I find all the discussion of needing to do something about carbon mystifying. The price of oil has skyrocketed. There is no conceivable world in which we could have raised the gasoline tax to anything like a level that would have given us today’s gas prices five years ago. If higher prices drive innovation to a non-carbon-based energy economy, we’re in heaven already. All we need to do is make sure prices don’t go down. Bombing Iran should do just the trick.
— Noah Millman · Jun 4, 07:39 PM · #
What we need is a $100 billion prize or set of prizes to the person or firm or non-profit entity that can devise a cost-effective means of scrubbing the atmosphere of carbon emissions. This sounds insane, I realize.

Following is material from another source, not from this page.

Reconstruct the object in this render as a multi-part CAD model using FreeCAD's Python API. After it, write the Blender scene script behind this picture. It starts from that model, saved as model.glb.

It’s not insane; lots of people are working on it. More people would get into it if it were better funded. Question, though: okay, you’ve just moved enough CO2 out of the atmosphere to drop levels by a ppm or two. That is a huge, huge, HUGE pile of CO2 — where you going to put it?
— Klug · Jun 4, 08:26 PM · #
Given the quantity of American carbon emissions that come from transportation, I wonder if the rich really are greener. Consuming services may often involve spending money to move someone else from place to place.
Probably more important is that it’s easy to have more than half of your carbon footprint coming from plane travel. A friend of mine says that most of the poor kids she teaches have never been outside of New York City, perhaps not even outside of Brooklyn.
— Justin · Jun 5, 05:19 AM · #
Wait, if you are actually committing yourself to cheap fuel and energy as a social justice issue, that seems to compel not just an avoidance of carbon or fuel taxes, but huge public investments in research to find cheap, reliable sources of energy in the future.
— Consumatopia · Jun 5, 05:51 PM · #
Polluted air and water doesn’t hurt the poor? C’mon! If we auctioned off these rights or adopted a Pigouvian tax, we could use the proceeds to reduce taxes on the poor. Seriously, the businessmen who are opposing this legislation are not exactly destitute.